Wovoka clearly adopted Christian imagery in his vision of his heavenly world. Though he was known as the Paiute Messiah, reports differ on whether Wovoka declared himself to be the Messiah, or a reincarnation of Christ. He is reported to have said many times, “Christ has already returned.” While the Christian teachings apparent in Wovoka’s vision—to be good and love another, to live in peace and not to lie, steal, or practice war—are obvious, the thrust of Wovoka’s message was not to adopt the ways of the whites. Rather he saw a world where the Paiute and other tribes could return to their traditional ways, free of oppression by the whites.
And, though Wovoka was adopted by a farmer and learned to farm, his spirit rebelled at the idea of farming. Tilling the soil was not a spiritual life for his people, who had always lived by hunting and fishing and gathering the wild fruits of the land. Some of his most poignant teachings condemn the agricultural life that was forced on them:
“My young men shall never farm. Men who work the soil cannot dream, and wisdom comes to us in dreams. You ask me to plow the ground. Shall I take a knife and tear my mother’s bosom? Then when I die she will not take me to her bosom to rest. You ask me to dig for stones? Shall I dig under her skin for her bones? Then when I die I cannot enter her body to be born again. You ask me to cut grass and make hay and sell it, and be rich like white men, but how dare I cut my mother’s hair.”

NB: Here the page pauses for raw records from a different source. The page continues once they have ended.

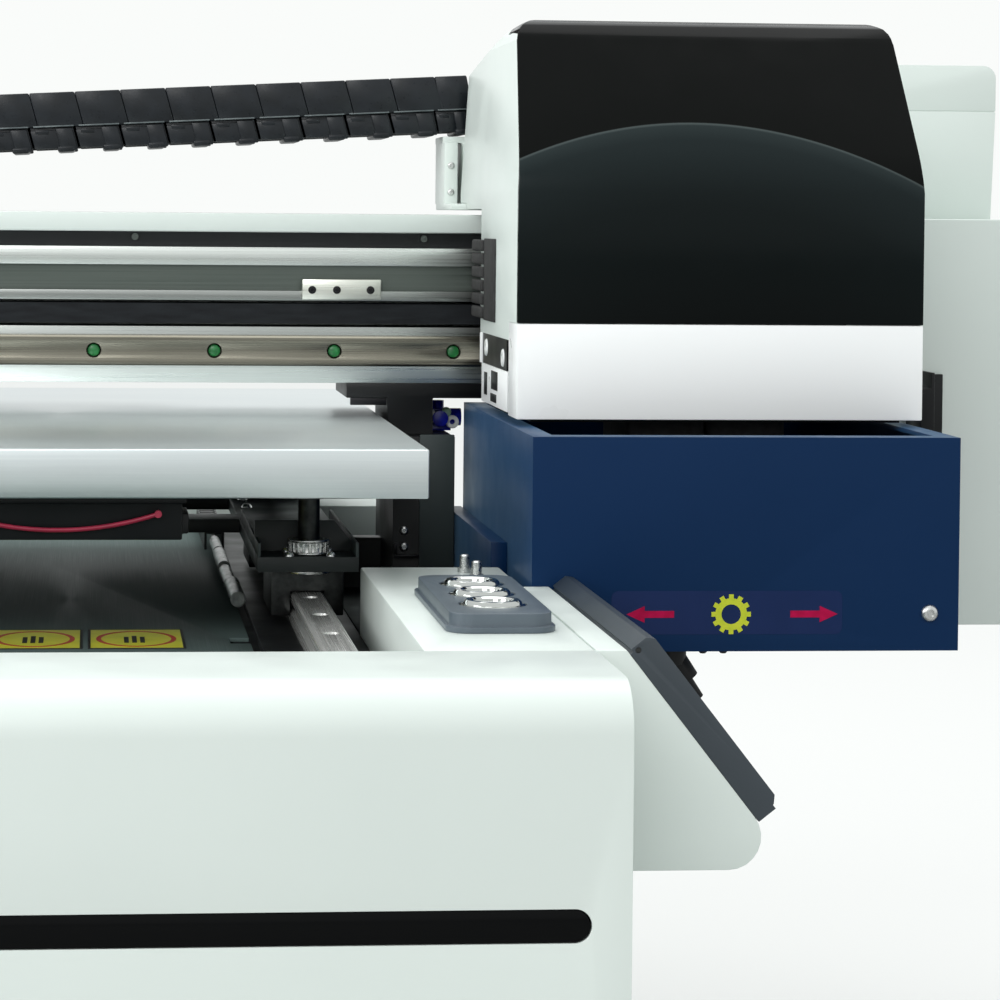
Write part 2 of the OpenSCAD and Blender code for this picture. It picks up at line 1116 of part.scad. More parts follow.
cap_tray();
cap_adjuster();
pod_lid();
push_button(-283);  // button_1
push_button(-250);  // button_2
push_button(-217);  // button_3
power_rocker();
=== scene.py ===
import json
import math

import bmesh
import bpy
from mathutils import Matrix, Vector


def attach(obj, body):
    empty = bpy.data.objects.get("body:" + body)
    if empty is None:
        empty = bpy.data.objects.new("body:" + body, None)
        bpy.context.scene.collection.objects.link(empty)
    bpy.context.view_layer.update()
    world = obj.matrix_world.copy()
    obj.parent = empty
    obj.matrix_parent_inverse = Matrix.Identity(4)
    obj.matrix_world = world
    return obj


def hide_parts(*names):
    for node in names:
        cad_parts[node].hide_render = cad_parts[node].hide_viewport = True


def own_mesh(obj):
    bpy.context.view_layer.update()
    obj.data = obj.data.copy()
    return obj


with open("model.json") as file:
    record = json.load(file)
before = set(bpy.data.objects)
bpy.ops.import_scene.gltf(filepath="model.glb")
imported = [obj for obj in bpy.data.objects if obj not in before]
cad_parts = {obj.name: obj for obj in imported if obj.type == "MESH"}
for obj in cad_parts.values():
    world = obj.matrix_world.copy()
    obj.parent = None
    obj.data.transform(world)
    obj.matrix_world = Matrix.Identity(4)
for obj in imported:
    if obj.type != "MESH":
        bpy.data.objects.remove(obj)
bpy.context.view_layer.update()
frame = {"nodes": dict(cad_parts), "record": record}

# ---- Studio ----
# A long lens a metre in front of the gantry, a pale paper floor, and a white room whose
# light comes mostly from above and from the left, with three soft boxes.
lens = bpy.data.cameras.new("lens")
lens.lens = 108.98
lens.sensor_width = 36.0
lens.shift_x = 0.15
lens.shift_y = -0.2
lens.clip_end = 30.0
eye = bpy.data.objects.new("eye", lens)
bpy.context.scene.collection.objects.link(eye)
yaw, pitch, roll = 0.08527, -0.02718, 0.00854
ahead = Vector((math.sin(yaw) * math.cos(pitch), math.cos(yaw) * math.cos(pitch), math.sin(pitch)))
level = Vector((math.cos(yaw), -math.sin(yaw), 0))
upright = level.cross(ahead)
right = level * math.cos(roll) + upright * math.sin(roll)
up = upright * math.cos(roll) - level * math.sin(roll)
stand = Matrix((right, up, -ahead)).transposed().to_4x4()
stand.translation = (0.01418, -1.46301, 0.45408)
eye.matrix_world = stand
bpy.context.scene.camera = eye
bpy.context.scene.view_settings.view_transform = "Standard"

room = bpy.data.worlds.new("white_room")
bpy.context.scene.world = room
room.use_nodes = True
air = room.node_tree
air.nodes.clear()
plain = air.nodes.new("ShaderNodeBackground")
plain.inputs["Color"].default_value = (0.955, 0.973, 0.958, 1)
lit = air.nodes.new("ShaderNodeBackground")
lit.inputs["Strength"].default_value = 1.0
compass = air.nodes.new("ShaderNodeSeparateXYZ")
air.links.new(air.nodes.new("ShaderNodeTexCoord").outputs["Generated"], compass.inputs[0])
height = air.nodes.new("ShaderNodeMath")
height.operation = "MULTIPLY_ADD"
height.inputs[1].default_value = 0.5
height.inputs[2].default_value = 0.5
air.links.new(compass.outputs["Z"], height.inputs[0])
sky = air.nodes.new("ShaderNodeValToRGB")
sky.color_ramp.elements[0].position = 0.3
sky.color_ramp.elements[0].color = (0.48, 0.49, 0.485, 1)
sky.color_ramp.elements[1].position = 0.85
sky.color_ramp.elements[1].color = (1.0, 1.02, 1.02, 1)
middle = sky.color_ramp.elements.new(0.52)
middle.color = (0.88, 0.90, 0.895, 1)
air.links.new(height.outputs[0], sky.inputs[0])
air.links.new(sky.outputs[0], lit.inputs["Color"])
choose = air.nodes.new("ShaderNodeMixShader")
air.links.new(air.nodes.new("ShaderNodeLightPath").outputs["Is Camera Ray"], choose.inputs[0])
air.links.new(lit.outputs[0], choose.inputs[1])
air.links.new(plain.outputs[0], choose.inputs[2])
air.links.new(choose.outputs[0], air.nodes.new("ShaderNodeOutputWorld").inputs["Surface"])


def softbox(name, place, target, width, height, watts):
    """A soft rectangular lamp at a place, aimed at a target."""
    data = bpy.data.lights.new(name, "AREA")
    data.shape = "RECTANGLE"
    data.size = width
    data.size_y = height
    data.energy = watts
    box = bpy.data.objects.new(name, data)
    bpy.context.scene.collection.objects.link(box)
    box.location = place
    box.rotation_euler = (Vector(target) - Vector(place)).to_track_quat("-Z", "Y").to_euler()


softbox("left_light", (-2.6, -1.0, 1.5), (0.1, 0.0, 0.35), 1.6, 1.4, 30)
softbox("front_light", (-1.2, -3.3, 2.1), (0.1, 0.0, 0.35), 1.6, 1.2, 33)
softbox("top_light", (0.2, 0.5, 2.6), (0.1, -0.1, 0.3), 2.2, 1.6, 23)

floor_mesh = bpy.data.meshes.new("floor")
paper_sheet = bmesh.new()
bmesh.ops.create_grid(paper_sheet, x_segments=1, y_segments=1, size=12.0)
paper_sheet.to_mesh(floor_mesh)
paper_sheet.free()
floor = bpy.data.objects.new("floor", floor_mesh)
bpy.context.scene.collection.objects.link(floor)
floor_finish = bpy.data.materials.new("floor_paper")
floor_finish.use_nodes = True
paper = floor_finish.node_tree.nodes["Principled BSDF"]
paper.inputs["Base Color"].default_value = (0.40, 0.405, 0.40, 1)
paper.inputs["Roughness"].default_value = 0.9
bright = floor_finish.node_tree.nodes.new("ShaderNodeLightPath").outputs["Is Camera Ray"]
paper.inputs["Emission Color"].default_value = (0.97, 0.99, 0.975, 1)
glow = floor_finish.node_tree.nodes.new("ShaderNodeMath")
glow.operation = "MULTIPLY"
glow.inputs[1].default_value = 0.44
floor_finish.node_tree.links.new(bright, glow.inputs[0])
floor_finish.node_tree.links.new(glow.outputs[0], paper.inputs["Emission Strength"])
floor_mesh.materials.append(floor_finish)

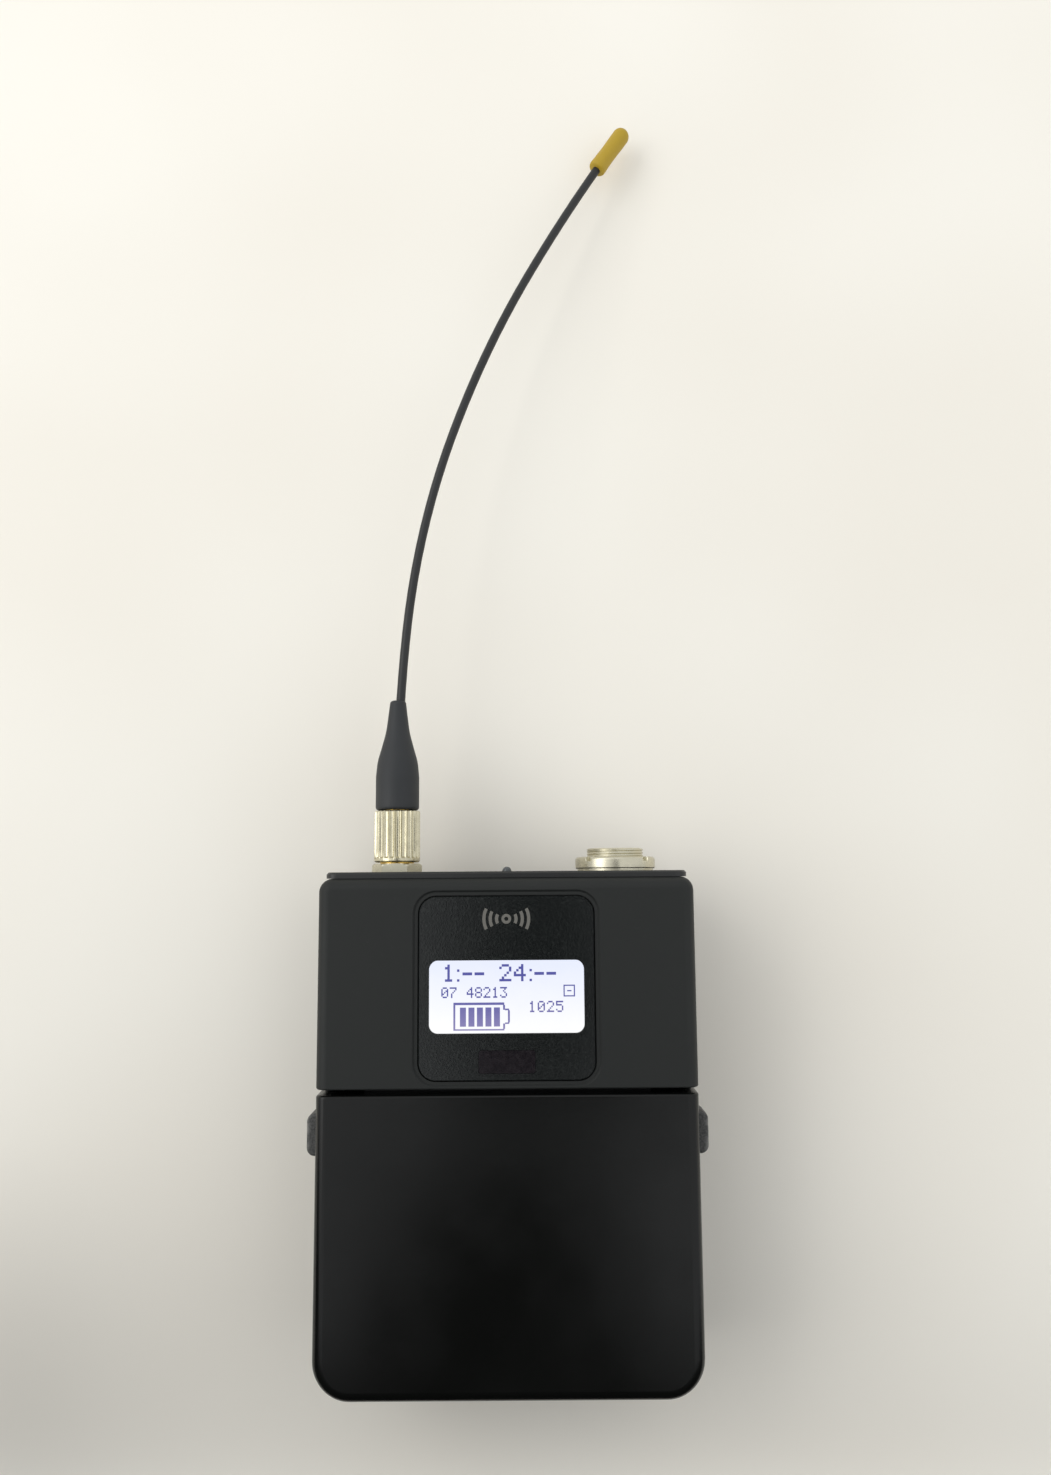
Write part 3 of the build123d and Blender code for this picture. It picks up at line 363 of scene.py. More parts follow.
coated("cover_paint", srgb(33, 35, 34), 0.50, gloss=0.28)
coated("door_paint", srgb(12, 13, 12), 0.2, dust=0.03, gloss=0.28)
coated("shell_paint", srgb(34, 35, 35), 0.48)
coated("end_plastic", srgb(26, 27, 27), 0.34, grain=4.0, depth=0.006)
coated("inner_plastic", srgb(30, 31, 32), 0.52, grain=5.0, depth=0.02)
coated("switch_plastic", srgb(22, 22, 23), 0.42, grain=5.0, depth=0.01)
coated("button_rubber", srgb(58, 60, 62), 0.62, grain=4.0, depth=0.02)
coated("black_insert", srgb(20, 20, 21), 0.45, grain=6.0, depth=0.01)
coated("white_insulator", srgb(226, 224, 214), 0.42, grain=6.0, depth=0.008, dust=0.3)
coated("boot_rubber", srgb(44, 46, 48), 0.55, grain=3.2, depth=0.03, dust=0.12, gloss=0.4)
coated("whip_jacket", srgb(30, 31, 32), 0.45, grain=2.4, depth=0.02, dust=0.1)
coated("print_grey", srgb(104, 102, 96), 0.5, grain=5.0, depth=0.01)
coated("tip_cap", srgb(178, 148, 36), 0.50, grain=1.4, depth=0.05, dust=0.35, gloss=0.4)
print("coated finishes", len(finishes))

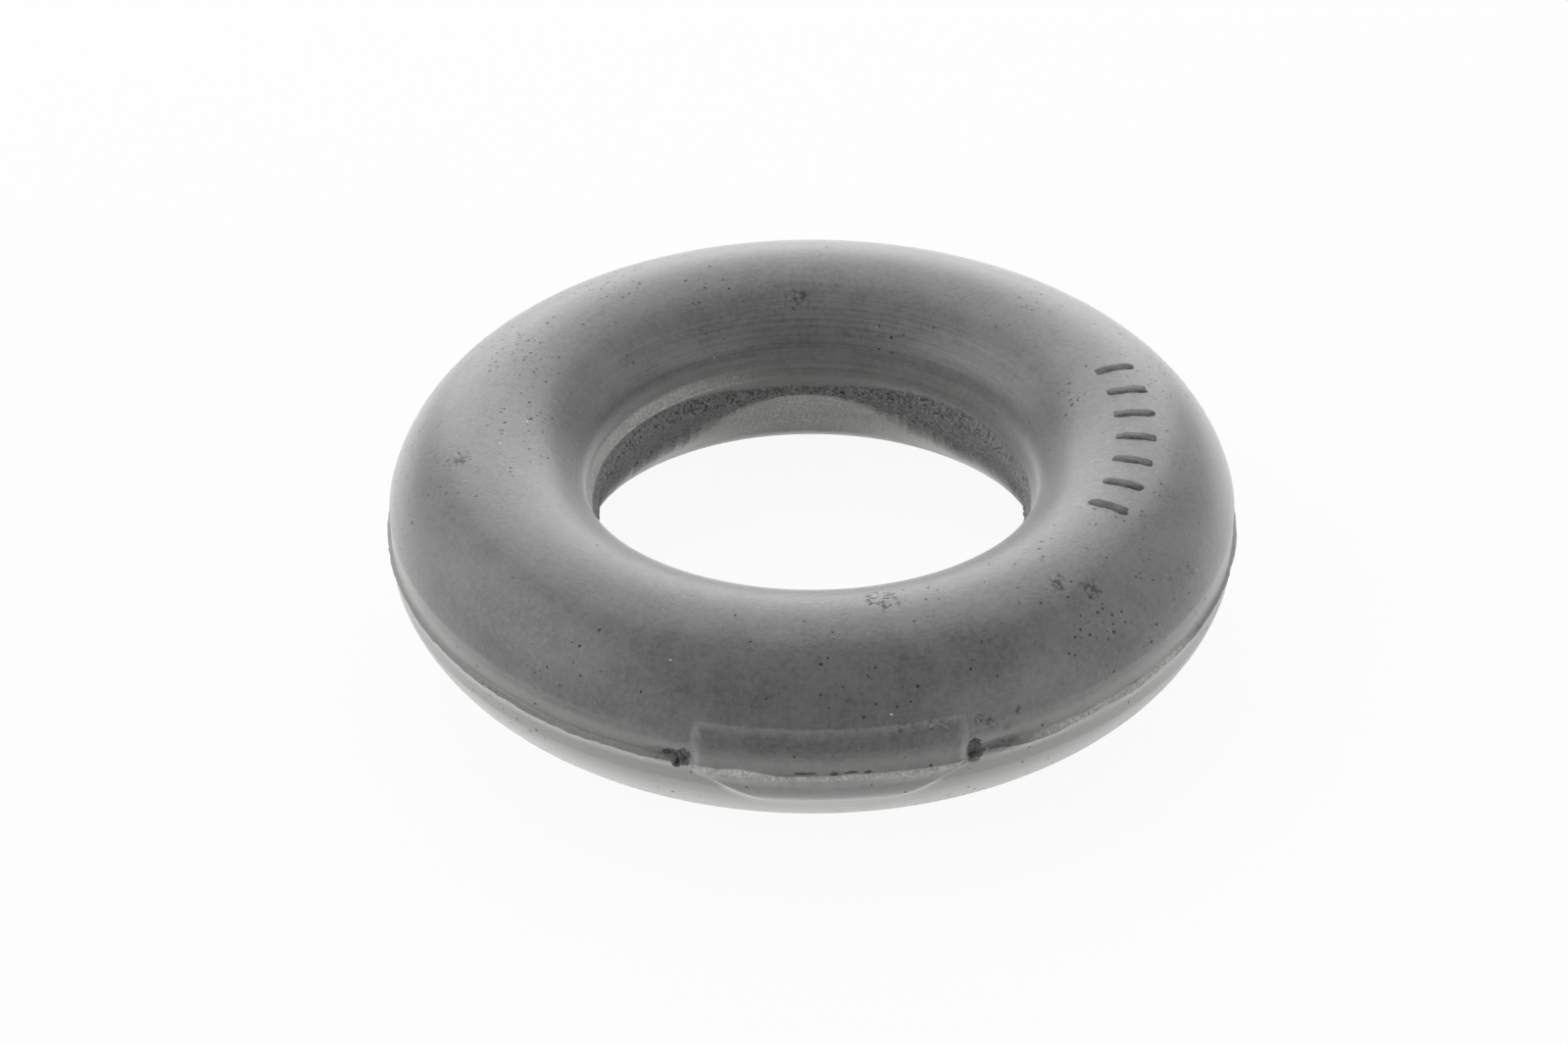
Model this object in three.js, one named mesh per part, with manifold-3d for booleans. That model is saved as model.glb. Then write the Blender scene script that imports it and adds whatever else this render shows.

Wovoka’s life spanned years of freedom and oppression for the Native American tribes of Nevada and the Western United States. He urged his people to live in peace in their new circumstances, but never abandoned his hope for a return to the old ways. His teachings captured at once the longing for traditional spirituality he learned from his father and his Paiute tribe and the Christian teachings he learned from his adopted father and the white community. He was at home in both worlds and respected in both for his honesty and wisdom. His vision of traditional Paiute life transformed and inspired the Native American tribes of his own time and continues to do so today.